Tout aussi problématiques sont les octrois d'avances sur cession. Nous parlons de 100 millions d'euros au profit du ministère de l'Europe et des affaires étrangères, alors même que nos collègues Vincent Delahaye et Rémi Féraud ont montré que les produits de cession de ce ministère étaient de plus en plus faibles. C'est à se demander si le CAS sera un jour remboursé ! Nous avons eu également la surprise de constater qu'une avance de six millions d'euros serait attribuée à l'Élysée. Enfin, malheureusement, la disparition des loyers budgétaires en loi de finances pour 2019 ne s'est pas encore traduite par la mise en oeuvre d'un dispositif véritablement incitatif à destination des ministères occupants.
J'en viens pour terminer à la mission « Crédits non répartis », mission particulière dont les deux programmes sont prévus par la LOLF.
Le programme 551 « Provision relative aux rémunérations publiques » fait de nouveau l'objet d'une ouverture de crédits, à hauteur de 26 millions d'euros pour 2020. Ces crédits doivent couvrir le déploiement du forfait mobilité durable pour la fonction publique d'État, ainsi que deux mesures de revalorisation décidées lors du dernier rendez-vous salarial de la fonction publique. L'absence de répartition des crédits pour ces deux mesures interroge, alors que ce rendez-vous salarial a eu lieu il y a plus de quatre mois.

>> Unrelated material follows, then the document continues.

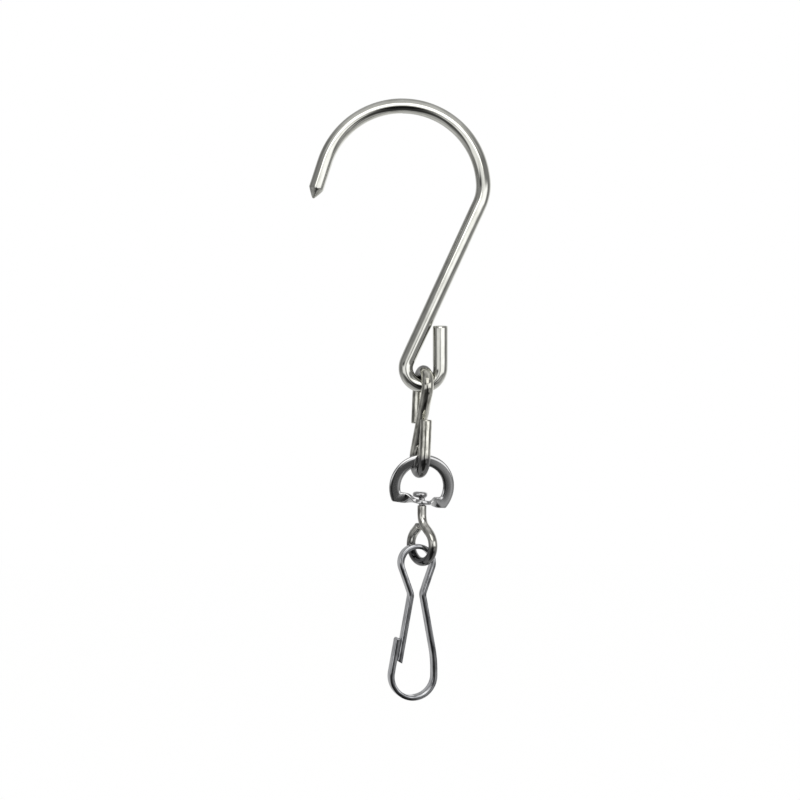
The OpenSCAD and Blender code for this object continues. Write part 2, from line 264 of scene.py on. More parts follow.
def plated(name, colour, dull, roughness, line_depth, ripple_depth=0.0012, ground=None, painted_shade=()):
    """Bright nickel plate over drawn wire, in millimetres along and across the wire.

    The plate follows the fine lines that the die left, 0.2 mm apart and fifty times as
    long, and a soft ripple under them, about 1.7 mm across. They break up the reflections.
    Films of handling, about 1 mm across, dull it in patches. `ground` adds the wheel's
    tracks, in rings, up to that distance from the wire's start. The last argument lists the
    middle and half length, along the wire, of each loop where a neighbour hangs, and there
    the plate's colour is darkened as painted shade.
    """
    made = bpy.data.materials.new(name)
    made.use_nodes = True
    tree = made.node_tree
    tree.nodes.clear()
    place = add(tree, "ShaderNodeAttribute", attribute_name="wire_mm").outputs["Vector"]
    along = add(tree, "ShaderNodeSeparateXYZ", [("Vector", place)]).outputs["Z"]
    lines_at = add(tree, "ShaderNodeMapping", [("Vector", place)], Scale=(1, 1, LINE_STRETCH))
    lines = add(tree, "ShaderNodeTexNoise", [("Vector", lines_at.outputs[0])],
                Scale=LINES_PER_MM, Detail=5.0, Roughness=0.6)
    ripple_at = add(tree, "ShaderNodeMapping", [("Vector", place)], Scale=(1, 1, RIPPLE_STRETCH))
    ripple = add(tree, "ShaderNodeTexNoise", [("Vector", ripple_at.outputs[0])],
                 Scale=RIPPLES_PER_MM, Detail=2.0)
    film = add(tree, "ShaderNodeTexNoise", [("Vector", ripple_at.outputs[0])],
               Scale=FILMS_PER_MM, Detail=6.0, Roughness=0.62)
    tint = add(tree, "ShaderNodeMapRange", [("Value", film.outputs["Fac"])],
               From_Min=0.42, From_Max=0.72)
    shade = add(tree, "ShaderNodeMix", [("Factor", tint.outputs[0]), (6, linear(colour)),
                                        (7, linear(dull))], data_type="RGBA").outputs[2]
    # Painted shade: inside each listed loop the colour is darkened towards a grey, for the shadow
    # where a neighbour hangs.
    for middle, half in painted_shade:
        away = add(tree, "ShaderNodeMath", [(0, along), (1, middle)], operation="SUBTRACT")
        near = add(tree, "ShaderNodeMath", [(0, away.outputs[0])], operation="ABSOLUTE")
        shade_cover = add(tree, "ShaderNodeMapRange", [("Value", near.outputs[0])],
                   interpolation_type="SMOOTHSTEP",
                   From_Min=half, From_Max=half - PAINTED_SHADE_FADE, To_Max=PAINTED_SHADE_SHARE)
        shade = add(tree, "ShaderNodeMix", [("Factor", shade_cover.outputs[0]), (6, shade),
                                            (7, linear(PAINTED_SHADE_COLOUR))], data_type="RGBA").outputs[2]
    blur = add(tree, "ShaderNodeMapRange", [("Value", film.outputs["Fac"])],
               From_Min=0.35, From_Max=0.75, To_Min=roughness, To_Max=roughness * 2.2)
    soft = add(tree, "ShaderNodeBump", [("Height", ripple.outputs["Fac"])],
               Distance=ripple_depth * MM)
    fine = add(tree, "ShaderNodeBump", [("Height", lines.outputs["Fac"]),
                                        ("Normal", soft.outputs[0])], Distance=line_depth * MM)
    surface = fine
    if ground:
        near = add(tree, "ShaderNodeMapRange", [("Value", along)],
                   From_Min=ground + 0.1, From_Max=ground - 0.1)
        rings_at = add(tree, "ShaderNodeMapping", [("Vector", place)], Scale=TRACK_STRETCH)
        rings = add(tree, "ShaderNodeTexNoise", [("Vector", rings_at.outputs[0])],
                    Scale=TRACKS_PER_MM, Detail=4.0)
        cut = add(tree, "ShaderNodeMath", [(0, rings.outputs["Fac"]), (1, near.outputs[0])],
                  operation="MULTIPLY")
        surface = add(tree, "ShaderNodeBump", [("Height", cut.outputs[0]),
                                               ("Normal", fine.outputs[0])],
                      Distance=TRACK_DEPTH * MM)
    shader = add(tree, "ShaderNodeBsdfPrincipled",
                 [("Base Color", shade), ("Roughness", blur.outputs[0]),
                  ("Normal", surface.outputs[0])], Metallic=1.0)
    add(tree, "ShaderNodeOutputMaterial", [("Surface", shader.outputs[0])])
    return made


wire_r = HOOK_WIRE_D / 2
bow_r = BOW_INNER_R + wire_r
# The wire is fed from the ground point's end, at the foot of the pointed leg.
hook_steps = [
    (POINT_LEN + TIP_LEG, 180 - TIP_LEAN - KNEE_START, bow_r),
    (SETTLE, KNEE_START + SHANK_LEAN, KNEE_R),
    (SHANK_LEN, -180 - SHANK_LEAN, EYE_R),
    (END_LEG, 0, 0),
]
tip_lean = math.radians(TIP_LEAN)
leg_up = np.array([math.sin(tip_lean), 0, math.cos(tip_lean)])
leg_right = np.array([math.cos(tip_lean), 0, -math.sin(tip_lean)])
into_plane = np.array([0.0, 1.0, 0.0])
crown_low = np.array([0, 0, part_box("main_hook")[1].z / MM - HOOK_WIRE_D])
point_at = (crown_low - [0, 0, BOW_INNER_R] - bow_r * leg_right
            - (TIP_LEG + POINT_LEN) * leg_up)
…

Les crédits du programme 552 « Dépenses accidentelles et imprévisibles » s'élèvent à 124 millions d'euros pour 2020 ; elles sont inférieures de 700 millions d'euros à la prévision de la programmation triennale. Le Gouvernement a en effet réparti ces 700 millions d'euros dès la présentation du projet de loi de finances pour 2020, afin d'augmenter les plafonds de missions soumises à des dépenses plus dynamiques que prévu. Toutefois, cette répartition n'est guère détaillée. D'après le Gouvernement, elle a notamment permis d'abonder le plafond de la mission « Solidarité, insertion et égalité des chances », au titre de la revalorisation de la prime d'activité.
Considérant par ailleurs que le programme 552 a couvert en 2018 des sous-budgétisations qui risquent de se reproduire en 2019 et 2020, nous présenterons un amendement visant à inciter le Gouvernement à entreprendre une budgétisation plus sincère.